Over time church officials repurposed public Celtic festival halls into religious institutions, and installed their exclusively male priests. They appropriated the learning and production centers known as abbeys that previously had been open to all, and made them male-only private religious institutions. The church state took over Celtic refuge castles and transformed them into royal residences.

By the 15th century the entirety of Europe had fallen under the feudalist, imperial, Roman, master-servant-based church state. By then heresy laws - that had been in effect for a millennium - effectively criminalized secular expression. From about the 13th to the 17th centuries, the church state led the hunting, mock trying and burning at the stake of witches, most of whom were women. During this era, too, the church state accused, punished and displaced Jews for spurious accusations, such as holding them criminally responsible for the 14th century Bubonic Plague. Anyone who refused to profess the basic tenets of the Christian religion – worshipping a god for making his son a human sacrifice or partaking of communion in which the supplicants pretended to drink the blood and eat the flesh of the son, as examples – could be subject to death, expulsion, torture as a public spectacle and divestment of property, among other things.

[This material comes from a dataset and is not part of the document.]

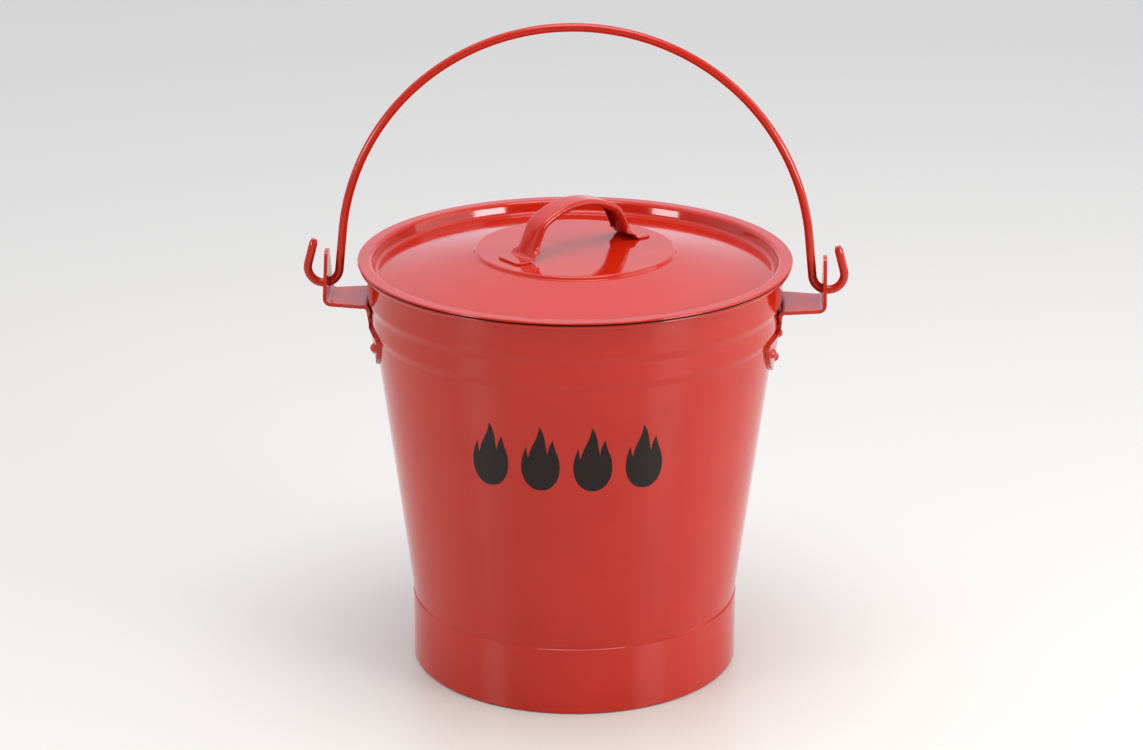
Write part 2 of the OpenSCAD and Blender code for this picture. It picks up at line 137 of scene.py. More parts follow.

At the end of the 18th century, the aftermath of the French Revolution partially reversed Christian takeover of lands and reinstated a judicial system. Historical writings since that time continue to be unreliable, a narrative controlled by slave-owners and monarchs. The time has come for honest accounting of a very complicated past, but that must start with a free and open society that includes justice and liberty for all.